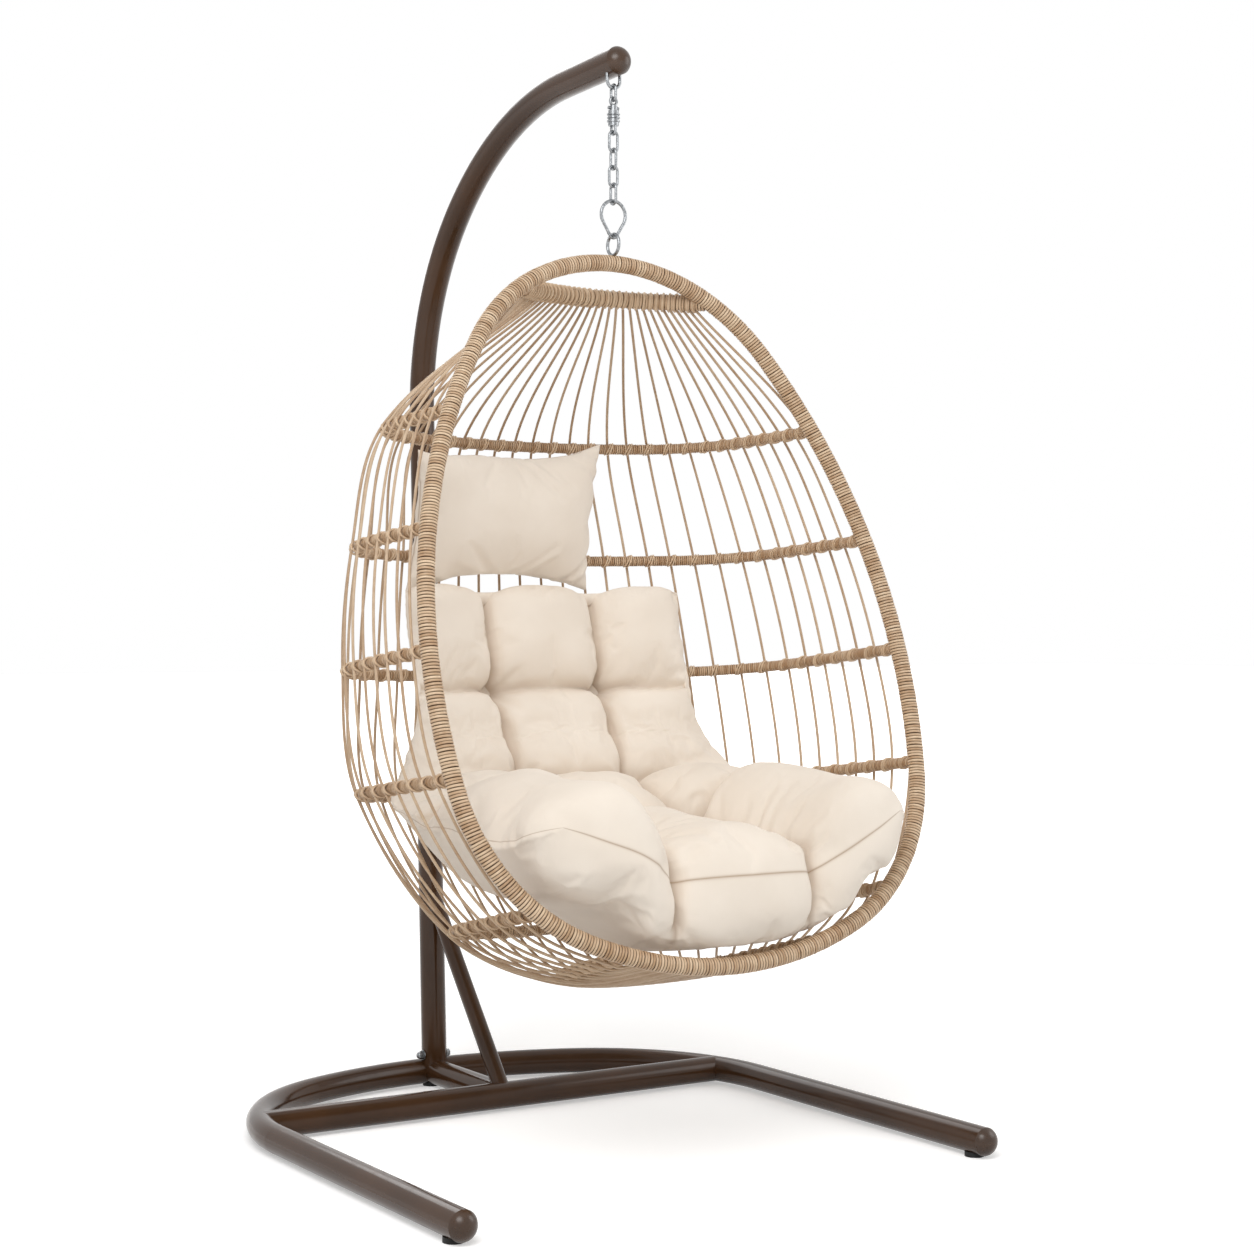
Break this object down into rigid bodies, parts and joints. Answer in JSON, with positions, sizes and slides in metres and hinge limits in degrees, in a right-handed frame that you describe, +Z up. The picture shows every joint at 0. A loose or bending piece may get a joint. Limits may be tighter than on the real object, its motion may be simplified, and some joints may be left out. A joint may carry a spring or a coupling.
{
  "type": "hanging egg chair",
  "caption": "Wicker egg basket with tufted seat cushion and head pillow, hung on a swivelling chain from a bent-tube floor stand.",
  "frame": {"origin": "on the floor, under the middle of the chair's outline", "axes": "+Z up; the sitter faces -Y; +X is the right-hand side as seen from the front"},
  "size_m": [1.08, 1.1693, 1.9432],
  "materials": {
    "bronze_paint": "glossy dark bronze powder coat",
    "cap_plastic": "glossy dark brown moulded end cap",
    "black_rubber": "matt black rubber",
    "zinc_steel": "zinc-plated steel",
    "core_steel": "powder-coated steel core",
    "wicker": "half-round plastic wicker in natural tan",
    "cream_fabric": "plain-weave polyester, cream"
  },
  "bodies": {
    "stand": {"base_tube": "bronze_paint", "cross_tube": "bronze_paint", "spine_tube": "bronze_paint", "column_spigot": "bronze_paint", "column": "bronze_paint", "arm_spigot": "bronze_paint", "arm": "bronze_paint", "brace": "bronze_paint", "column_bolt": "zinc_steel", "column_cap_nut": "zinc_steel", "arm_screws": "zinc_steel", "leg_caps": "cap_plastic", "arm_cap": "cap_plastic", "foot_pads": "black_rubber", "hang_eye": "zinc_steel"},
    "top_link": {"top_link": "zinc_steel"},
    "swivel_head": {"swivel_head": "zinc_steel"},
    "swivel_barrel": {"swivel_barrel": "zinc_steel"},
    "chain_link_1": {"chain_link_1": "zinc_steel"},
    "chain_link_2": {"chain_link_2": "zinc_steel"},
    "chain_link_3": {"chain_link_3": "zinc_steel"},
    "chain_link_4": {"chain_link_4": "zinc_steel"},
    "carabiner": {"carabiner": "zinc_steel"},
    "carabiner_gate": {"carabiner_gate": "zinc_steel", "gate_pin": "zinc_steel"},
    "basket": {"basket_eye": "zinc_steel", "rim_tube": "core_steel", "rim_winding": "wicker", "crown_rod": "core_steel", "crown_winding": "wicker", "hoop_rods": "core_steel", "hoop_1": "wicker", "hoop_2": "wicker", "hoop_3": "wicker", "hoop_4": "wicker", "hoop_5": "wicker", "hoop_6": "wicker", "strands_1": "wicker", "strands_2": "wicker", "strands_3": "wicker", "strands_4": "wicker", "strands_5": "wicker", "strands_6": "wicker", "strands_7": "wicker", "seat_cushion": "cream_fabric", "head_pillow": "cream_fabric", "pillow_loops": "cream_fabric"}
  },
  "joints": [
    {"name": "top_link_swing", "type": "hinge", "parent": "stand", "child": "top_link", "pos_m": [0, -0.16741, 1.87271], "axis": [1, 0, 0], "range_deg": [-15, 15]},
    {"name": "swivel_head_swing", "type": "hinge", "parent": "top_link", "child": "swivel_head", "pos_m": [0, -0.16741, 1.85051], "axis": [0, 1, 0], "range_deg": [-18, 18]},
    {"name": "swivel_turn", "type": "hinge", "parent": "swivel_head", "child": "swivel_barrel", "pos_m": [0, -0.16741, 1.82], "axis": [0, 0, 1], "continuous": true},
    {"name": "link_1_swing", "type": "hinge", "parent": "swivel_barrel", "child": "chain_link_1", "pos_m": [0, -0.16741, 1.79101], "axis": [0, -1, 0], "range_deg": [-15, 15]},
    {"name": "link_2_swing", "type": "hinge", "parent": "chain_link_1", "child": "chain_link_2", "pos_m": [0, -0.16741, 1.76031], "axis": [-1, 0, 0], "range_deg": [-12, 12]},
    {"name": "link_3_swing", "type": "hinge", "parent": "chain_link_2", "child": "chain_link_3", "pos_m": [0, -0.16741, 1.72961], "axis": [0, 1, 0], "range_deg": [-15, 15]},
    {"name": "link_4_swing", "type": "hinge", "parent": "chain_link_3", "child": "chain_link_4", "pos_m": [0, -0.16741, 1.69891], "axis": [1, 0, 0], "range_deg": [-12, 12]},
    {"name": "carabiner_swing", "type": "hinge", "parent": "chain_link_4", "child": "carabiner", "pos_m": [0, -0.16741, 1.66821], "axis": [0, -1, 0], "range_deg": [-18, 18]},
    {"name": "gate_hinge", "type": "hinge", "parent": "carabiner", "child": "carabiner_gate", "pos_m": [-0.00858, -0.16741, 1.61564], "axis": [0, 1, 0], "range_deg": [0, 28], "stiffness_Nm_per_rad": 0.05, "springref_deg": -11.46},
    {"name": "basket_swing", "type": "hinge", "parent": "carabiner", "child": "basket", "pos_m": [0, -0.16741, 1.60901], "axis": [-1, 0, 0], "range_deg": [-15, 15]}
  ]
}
········
WRITTEN INSTRUCTION:
Print again each line of the listing above, exactly as it appears.

REPLY TO THE TASK:
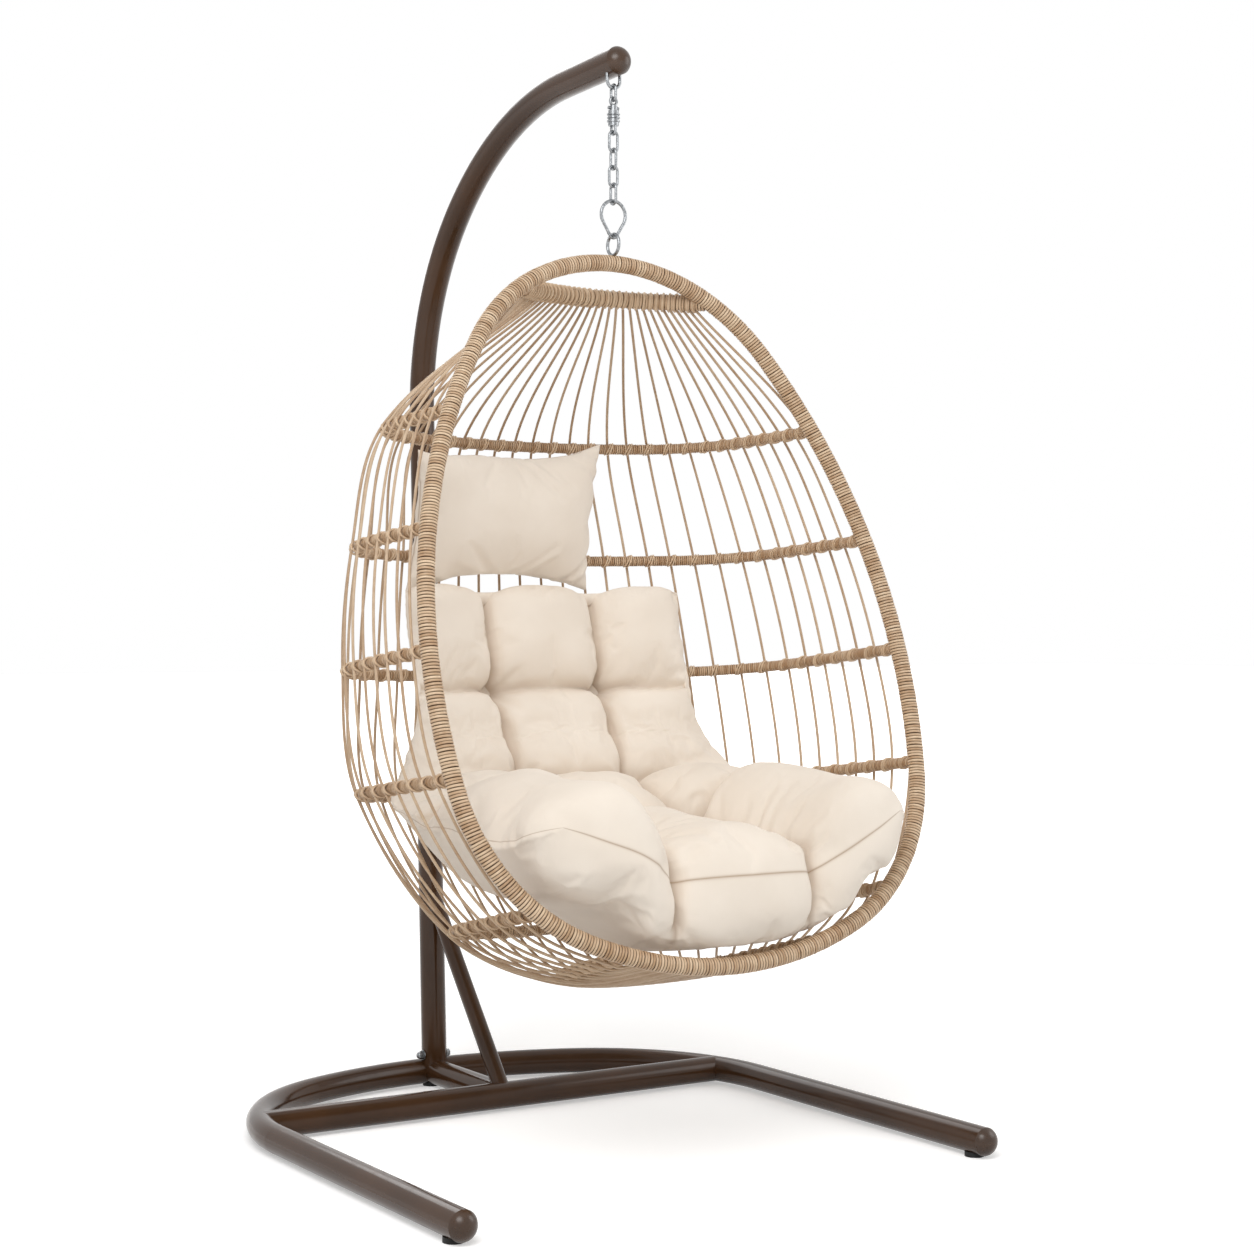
Break this object down into rigid bodies, parts and joints. Answer in JSON, with positions, sizes and slides in metres and hinge limits in degrees, in a right-handed frame that you describe, +Z up. The picture shows every joint at 0. A loose or bending piece may get a joint. Limits may be tighter than on the real object, its motion may be simplified, and some joints may be left out. A joint may carry a spring or a coupling.
{
  "type": "hanging egg chair",
  "caption": "Wicker egg basket with tufted seat cushion and head pillow, hung on a swivelling chain from a bent-tube floor stand.",
  "frame": {"origin": "on the floor, under the middle of the chair's outline", "axes": "+Z up; the sitter faces -Y; +X is the right-hand side as seen from the front"},
  "size_m": [1.08, 1.1693, 1.9432],
  "materials": {
    "bronze_paint": "glossy dark bronze powder coat",
    "cap_plastic": "glossy dark brown moulded end cap",
    "black_rubber": "matt black rubber",
    "zinc_steel": "zinc-plated steel",
    "core_steel": "powder-coated steel core",
    "wicker": "half-round plastic wicker in natural tan",
    "cream_fabric": "plain-weave polyester, cream"
  },
  "bodies": {
    "stand": {"base_tube": "bronze_paint", "cross_tube": "bronze_paint", "spine_tube": "bronze_paint", "column_spigot": "bronze_paint", "column": "bronze_paint", "arm_spigot": "bronze_paint", "arm": "bronze_paint", "brace": "bronze_paint", "column_bolt": "zinc_steel", "column_cap_nut": "zinc_steel", "arm_screws": "zinc_steel", "leg_caps": "cap_plastic", "arm_cap": "cap_plastic", "foot_pads": "black_rubber", "hang_eye": "zinc_steel"},
    "top_link": {"top_link": "zinc_steel"},
    "swivel_head": {"swivel_head": "zinc_steel"},
    "swivel_barrel": {"swivel_barrel": "zinc_steel"},
    "chain_link_1": {"chain_link_1": "zinc_steel"},
    "chain_link_2": {"chain_link_2": "zinc_steel"},
    "chain_link_3": {"chain_link_3": "zinc_steel"},
    "chain_link_4": {"chain_link_4": "zinc_steel"},
    "carabiner": {"carabiner": "zinc_steel"},
    "carabiner_gate": {"carabiner_gate": "zinc_steel", "gate_pin": "zinc_steel"},
    "basket": {"basket_eye": "zinc_steel", "rim_tube": "core_steel", "rim_winding": "wicker", "crown_rod": "core_steel", "crown_winding": "wicker", "hoop_rods": "core_steel", "hoop_1": "wicker", "hoop_2": "wicker", "hoop_3": "wicker", "hoop_4": "wicker", "hoop_5": "wicker", "hoop_6": "wicker", "strands_1": "wicker", "strands_2": "wicker", "strands_3": "wicker", "strands_4": "wicker", "strands_5": "wicker", "strands_6": "wicker", "strands_7": "wicker", "seat_cushion": "cream_fabric", "head_pillow": "cream_fabric", "pillow_loops": "cream_fabric"}
  },
  "joints": [
    {"name": "top_link_swing", "type": "hinge", "parent": "stand", "child": "top_link", "pos_m": [0, -0.16741, 1.87271], "axis": [1, 0, 0], "range_deg": [-15, 15]},
    {"name": "swivel_head_swing", "type": "hinge", "parent": "top_link", "child": "swivel_head", "pos_m": [0, -0.16741, 1.85051], "axis": [0, 1, 0], "range_deg": [-18, 18]},
    {"name": "swivel_turn", "type": "hinge", "parent": "swivel_head", "child": "swivel_barrel", "pos_m": [0, -0.16741, 1.82], "axis": [0, 0, 1], "continuous": true},
    {"name": "link_1_swing", "type": "hinge", "parent": "swivel_barrel", "child": "chain_link_1", "pos_m": [0, -0.16741, 1.79101], "axis": [0, -1, 0], "range_deg": [-15, 15]},
    {"name": "link_2_swing", "type": "hinge", "parent": "chain_link_1", "child": "chain_link_2", "pos_m": [0, -0.16741, 1.76031], "axis": [-1, 0, 0], "range_deg": [-12, 12]},
    {"name": "link_3_swing", "type": "hinge", "parent": "chain_link_2", "child": "chain_link_3", "pos_m": [0, -0.16741, 1.72961], "axis": [0, 1, 0], "range_deg": [-15, 15]},
    {"name": "link_4_swing", "type": "hinge", "parent": "chain_link_3", "child": "chain_link_4", "pos_m": [0, -0.16741, 1.69891], "axis": [1, 0, 0], "range_deg": [-12, 12]},
    {"name": "carabiner_swing", "type": "hinge", "parent": "chain_link_4", "child": "carabiner", "pos_m": [0, -0.16741, 1.66821], "axis": [0, -1, 0], "range_deg": [-18, 18]},
    {"name": "gate_hinge", "type": "hinge", "parent": "carabiner", "child": "carabiner_gate", "pos_m": [-0.00858, -0.16741, 1.61564], "axis": [0, 1, 0], "range_deg": [0, 28], "stiffness_Nm_per_rad": 0.05, "springref_deg": -11.46},
    {"name": "basket_swing", "type": "hinge", "parent": "carabiner", "child": "basket", "pos_m": [0, -0.16741, 1.60901], "axis": [-1, 0, 0], "range_deg": [-15, 15]}
  ]
}